# Exercise instructions:
Going from the top of the data below, give again each line through the one containing "from build123d import *", both ends kept.

# Recorded data:
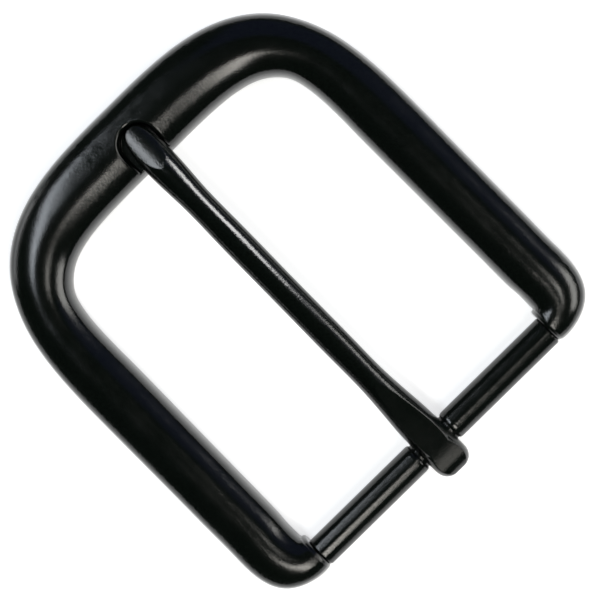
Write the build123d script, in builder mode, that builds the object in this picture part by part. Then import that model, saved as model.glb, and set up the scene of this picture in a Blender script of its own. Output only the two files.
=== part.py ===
"""A belt buckle for a 38 mm strap: a domed D-shaped frame, a heel bar across its open end, and a prong.

Millimetres. The origin is the middle of the heel bar's axis, +X runs from the bar to the front of the frame,
+Y runs along the bar, and +Z comes out of the face that is seen when the belt is worn.
"""

import os
from math import cos, radians, sin, sqrt, tan

from build123d import *

# ---- driving dimensions: frame -----------------------------------------------------------------------------
HALF_WINDOW = 20.0  # from the middle to each arm's inner flank, at the heel bar
BAR_END = 19.55  # from the middle to each arm's end face, which the bar's shoulder butts on
HALF_WIDTH = 27.55  # from the middle to each arm's outer flank
FRONT = 57.5  # from the bar's axis to the outer edge of the front
INNER_FRONT = 48.0  # from the bar's axis to the inner edge of the front
HEEL = -2.1  # where the arms end, behind the bar
BACK = -2.8  # the flat back that the buckle lies on
FRONT_HEIGHT = 6.3  # from back to crest
ARM_HEIGHT = 6.0
HEEL_HEIGHT = 5.6
BACK_EDGE = 0.6  # how far the back's edges are rounded in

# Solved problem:
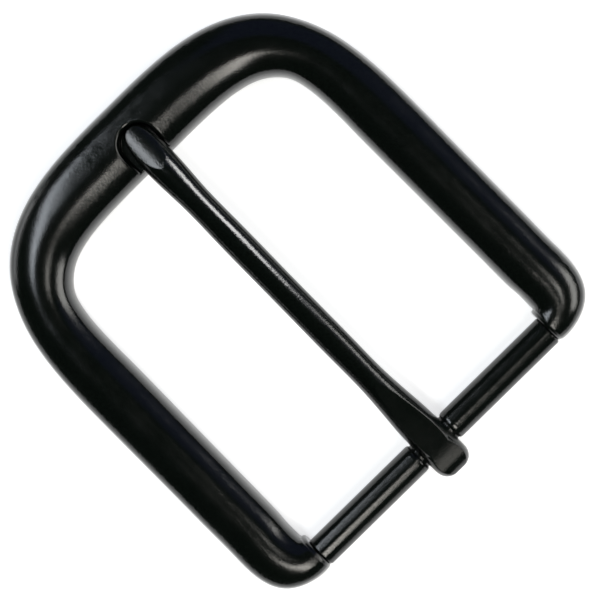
Write the build123d script, in builder mode, that builds the object in this picture part by part. Then import that model, saved as model.glb, and set up the scene of this picture in a Blender script of its own. Output only the two files.
=== part.py ===
"""A belt buckle for a 38 mm strap: a domed D-shaped frame, a heel bar across its open end, and a prong.

Millimetres. The origin is the middle of the heel bar's axis, +X runs from the bar to the front of the frame,
+Y runs along the bar, and +Z comes out of the face that is seen when the belt is worn.
"""

import os
from math import cos, radians, sin, sqrt, tan

from build123d import *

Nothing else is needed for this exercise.